While EU officials did not directly mention Grok in the press release, regulators had already been probing the AI system while pondering the implications of xAI’s controversy for other, less visible nudify apps. Submitting questions to the European Commission earlier this year, lawmakers warned:
Recent shocking reports of AI-powered nudity applications, such as Grok on X, but also other tools that are freely available online, highlight an increase in AI-driven tools that allow users to generate manipulated intimate images of individuals without their consent, facilitating gender-based cyberviolence and the creation of child sexual abuse material.
“These systems should be banned from the EU market,” lawmakers urged, particularly since “individual perpetrators”—who “can often be punished under national criminal law”—“are often hard to find.” A more proactive plan, lawmakers suggested, would be to “prevent widespread image-based sexual violence from the outset.”
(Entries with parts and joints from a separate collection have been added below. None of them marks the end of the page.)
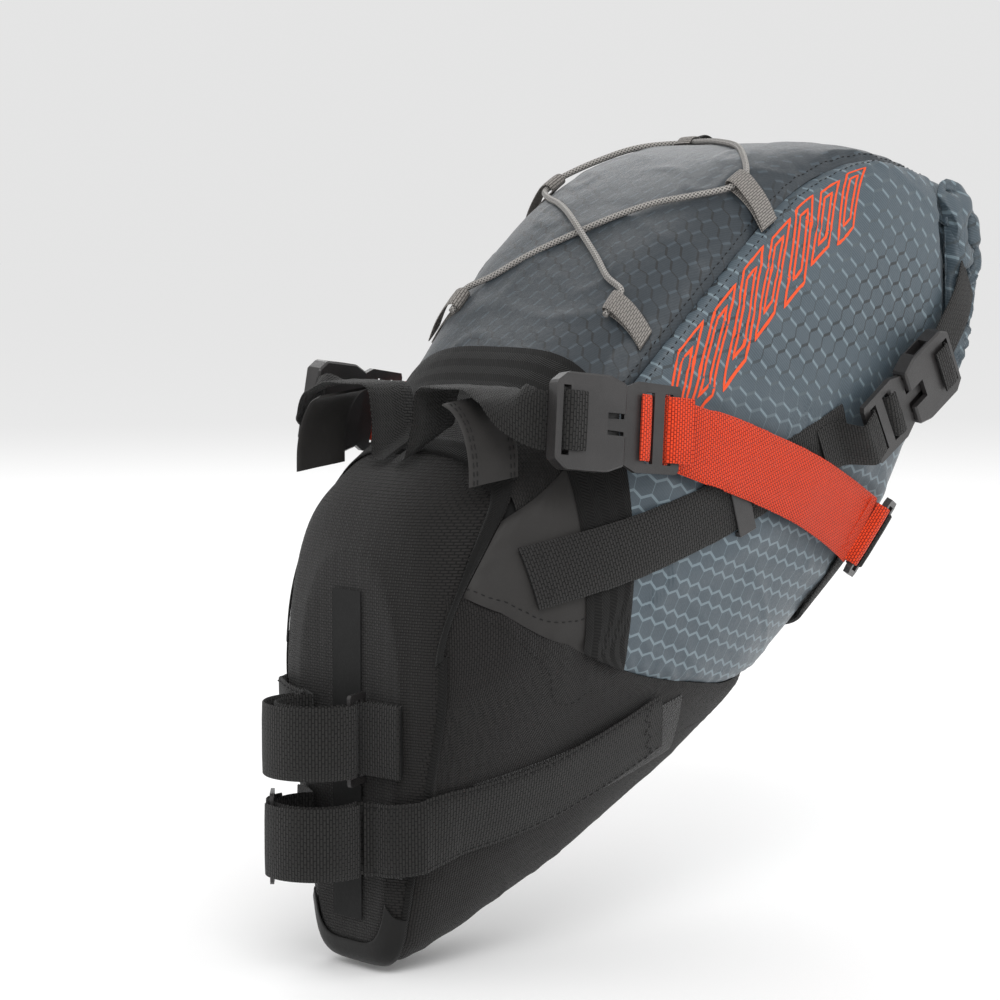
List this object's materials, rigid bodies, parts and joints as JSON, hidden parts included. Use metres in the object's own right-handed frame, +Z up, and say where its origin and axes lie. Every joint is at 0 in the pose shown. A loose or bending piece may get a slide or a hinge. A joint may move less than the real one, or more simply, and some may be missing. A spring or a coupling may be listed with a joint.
{
  "type": "bicycle saddle bag",
  "caption": "Roll-top saddle bag that tapers down to the seatpost, with hook-and-loop post straps, saddle rail straps, side compression straps, side-release buckles and a bungee.",
  "frame": {"origin": "on the seatpost axis, about 14 mm below the height of the saddle rails where the straps cross them", "axes": "+X to the rear of the bicycle, +Y to its right, +Z up along the seatpost axis"},
  "size_m": [0.3443, 0.2008, 0.3479],
  "materials": {
    "hex_ripstop": "woven ripstop, satin",
    "dark_ripstop": "woven ripstop, satin",
    "ballistic_nylon": "coarse weave, matte",
    "coated_grey": "rubbery coating, matte",
    "herringbone_tape": "herringbone weave",
    "coated_black": "smooth coating",
    "black_webbing": "woven webbing",
    "orange_webbing": "woven webbing",
    "acetal": "fine moulded texture",
    "loop_pile": "fuzzy loop pile",
    "grey_webbing": "ribbed webbing",
    "grey_cord": "braided sheath",
    "grey_liner": "plain weave",
    "grip_rubber": "matte"
  },
  "bodies": {
    "bag": {"belly_strap_left": "black_webbing", "belly_strap_right": "black_webbing", "bungee_left": "grey_cord", "bungee_right": "grey_cord", "cinch_buckle_left_socket": "acetal", "cinch_buckle_right_socket": "acetal", "cinch_strap_left": "black_webbing", "cinch_strap_right": "black_webbing", "collar_tape": "herringbone_tape", "cord_loop_front_left": "grey_webbing", "cord_loop_front_right": "grey_webbing", "cord_loop_middle_left": "grey_webbing", "cord_loop_middle_right": "grey_webbing", "front_panel": "ballistic_nylon", "grip_panel_left": "coated_grey", "grip_panel_right": "coated_grey", "inner_liner": "grey_liner", "light_loop": "black_webbing", "lower_anchor": "black_webbing", "lower_boot": "coated_black", "lower_hull": "ballistic_nylon", "lower_pile": "loop_pile", "lower_post_strap": "black_webbing", "lower_ring": "acetal", "orange_strap_left": "orange_webbing", "orange_strap_right": "orange_webbing", "post_pad": "grip_rubber", "rail_flap_left": "coated_grey", "rail_flap_right": "coated_grey", "rail_strap_left": "black_webbing", "rail_strap_right": "black_webbing", "rear_panel_below": "hex_ripstop", "release_buckle_left_socket": "acetal", "release_buckle_right_socket": "acetal", "roll_web_left": "black_webbing", "roll_web_right": "black_webbing", "side_band_left": "herringbone_tape", "side_band_right": "herringbone_tape", "side_panel_left": "hex_ripstop", "side_panel_right": "hex_ripstop", "tail_ring_left": "acetal", "tail_ring_right": "acetal", "top_panel": "dark_ripstop", "upper_anchor": "black_webbing", "upper_pile": "loop_pile", "upper_post_strap": "black_webbing", "upper_ring": "acetal"},
    "release_left": {"release_buckle_left_prong": "acetal", "release_buckle_left_web": "orange_webbing"},
    "cinch_left": {"cinch_buckle_left_prong": "acetal", "cinch_buckle_left_web": "black_webbing"},
    "keeper_left_slider": {"keeper_left": "acetal"},
    "release_right": {"release_buckle_right_prong": "acetal", "release_buckle_right_web": "orange_webbing"},
    "cinch_right": {"cinch_buckle_right_prong": "acetal", "cinch_buckle_right_web": "black_webbing"},
    "keeper_right_slider": {"keeper_right": "acetal"},
    "lower_tail_end": {"lower_tail": "black_webbing"},
    "upper_tail_end": {"upper_tail": "black_webbing"},
    "roll": {"roll_top": "hex_ripstop"}
  },
  "joints": [
    {"name": "release_left_slide", "type": "slide", "parent": "bag", "child": "release_left", "axis": [0.9744, -0.1949, -0.1121], "range_m": [0, 0.012]},
    {"name": "cinch_left_slide", "type": "slide", "parent": "bag", "child": "cinch_left", "axis": [-0.8162, 0.035, -0.5767], "range_m": [0, 0.018]},
    {"name": "keeper_left_slide", "type": "slide", "parent": "bag", "child": "keeper_left_slider", "axis": [0.9333, -0.0468, 0.3559], "range_m": [-0.006, 0.006]},
    {"name": "release_right_slide", "type": "slide", "parent": "bag", "child": "release_right", "axis": [0.9744, 0.1949, -0.1121], "range_m": [0, 0.012]},
    {"name": "cinch_right_slide", "type": "slide", "parent": "bag", "child": "cinch_right", "axis": [-0.8162, -0.035, -0.5767], "range_m": [0, 0.018]},
    {"name": "keeper_right_slide", "type": "slide", "parent": "bag", "child": "keeper_right_slider", "axis": [0.9334, 0.0458, 0.3559], "range_m": [-0.006, 0.006]},
    {"name": "lower_tail_peel", "type": "hinge", "parent": "bag", "child": "lower_tail_end", "pos_m": [0.00811, -0.02007, -0.162], "axis": [0, 0, -1], "range_deg": [0, 60]},
    {"name": "upper_tail_peel", "type": "hinge", "parent": "bag", "child": "upper_tail_end", "pos_m": [0.00811, 0.02007, -0.121], "axis": [0, 0, 1], "range_deg": [0, 60]},
    {"name": "roll_swing", "type": "hinge", "parent": "bag", "child": "roll", "pos_m": [0.2935, 0, 0.101], "axis": [0, -1, 0], "range_deg": [0, 14]}
  ]
}
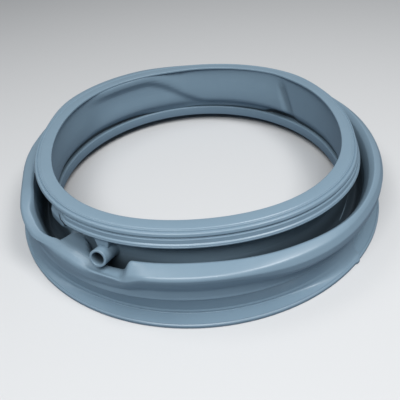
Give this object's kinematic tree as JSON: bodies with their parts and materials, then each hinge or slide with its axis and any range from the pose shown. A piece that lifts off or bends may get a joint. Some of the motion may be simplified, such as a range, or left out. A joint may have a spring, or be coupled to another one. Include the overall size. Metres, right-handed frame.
{
  "type": "washing machine door seal",
  "caption": "Round moulded rubber bellows seal with a flat flange, a deep fold, a stepped collar, an inner lip and a small hose spigot.",
  "frame": {"origin": "centre of the flange's underside, on the surface the seal lies on", "axes": "+Z along the seal's axis, from the flange to the collar; -Y is the way the hose spigot points, seen from above"},
  "size_m": [0.371, 0.371, 0.0763],
  "materials": {
    "rubber": "satin"
  },
  "bodies": {
    "root": {"door_seal": "rubber"}
  },
  "joints": []
}
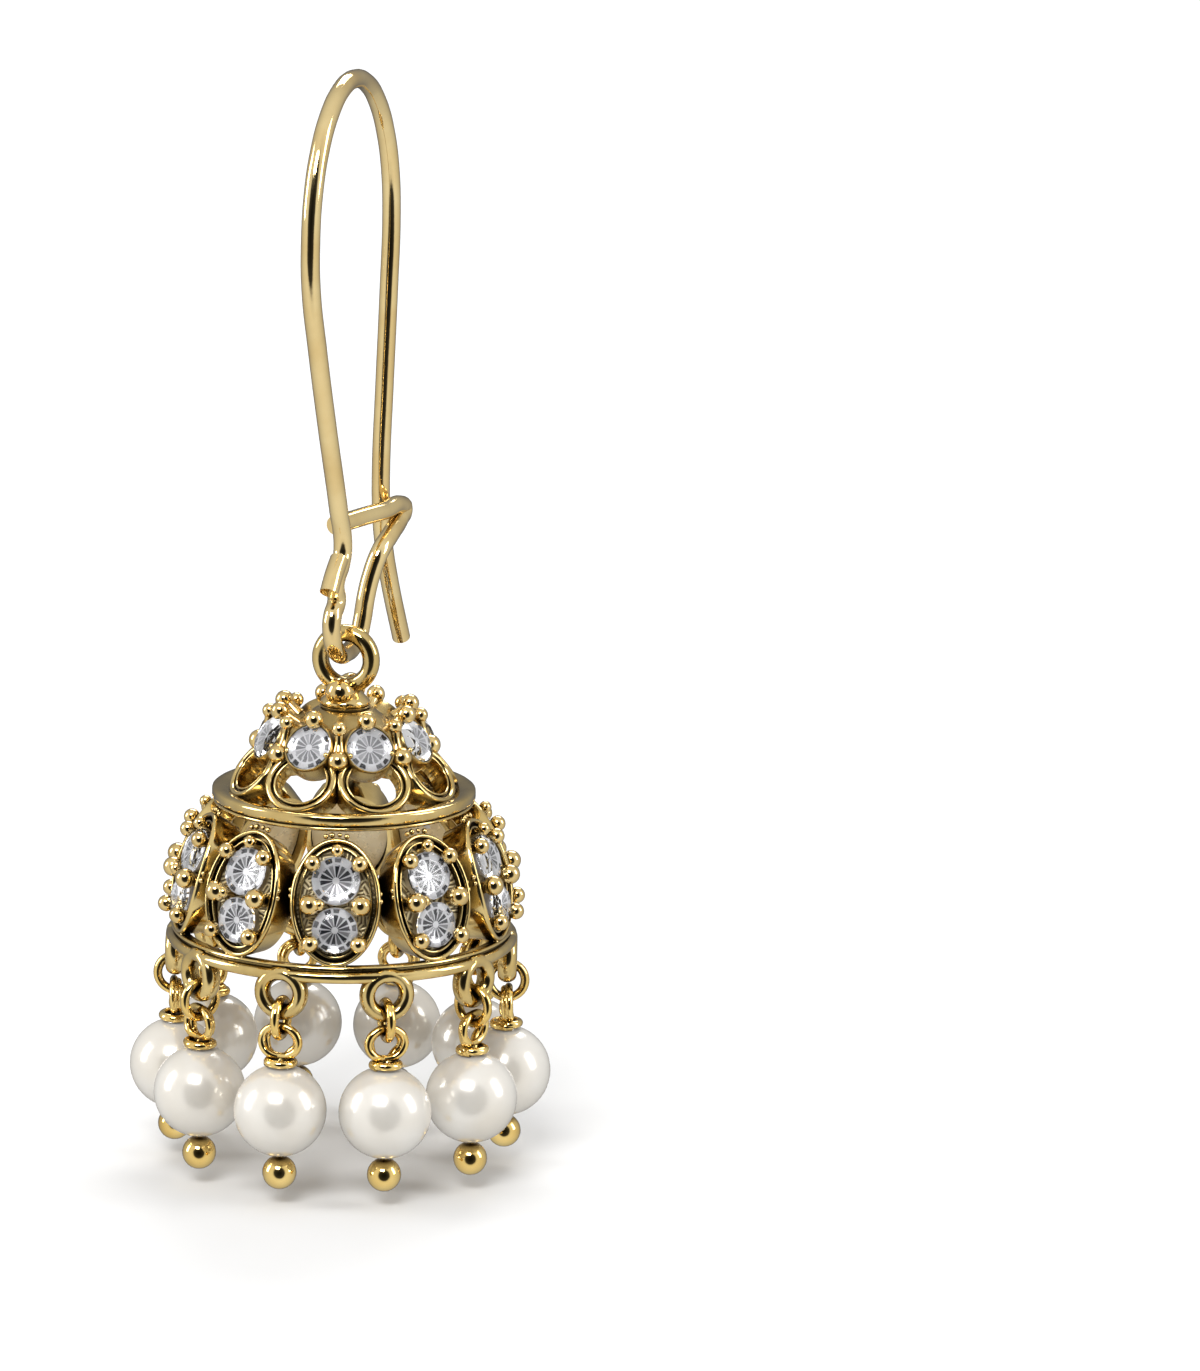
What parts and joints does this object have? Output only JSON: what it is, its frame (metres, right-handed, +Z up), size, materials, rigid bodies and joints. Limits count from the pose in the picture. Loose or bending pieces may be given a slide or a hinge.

With apparent backing from Parliament members, the amendment’s likely passage is sure to frustrate Musk, who is also facing legal challenges in the US seeking injunctions against Grok’s nudify outputs. In January, a mother of one of Musk’s children, Ashley St. Clair, became one of the first victims to file a lawsuit. And more recently, three young girls in Tennessee filed a proposed class action representing all children harmed by Grok’s alleged CSAM outputs.
In the EU, similar public pressure is mounting for regulators to intervene, as xAI seems unwilling prevent Grok from undressing real people. A civil liberties committee member, Michael McNamara, said in the press release that he believes the proposal to ban nudify apps “is something that our citizens expect.”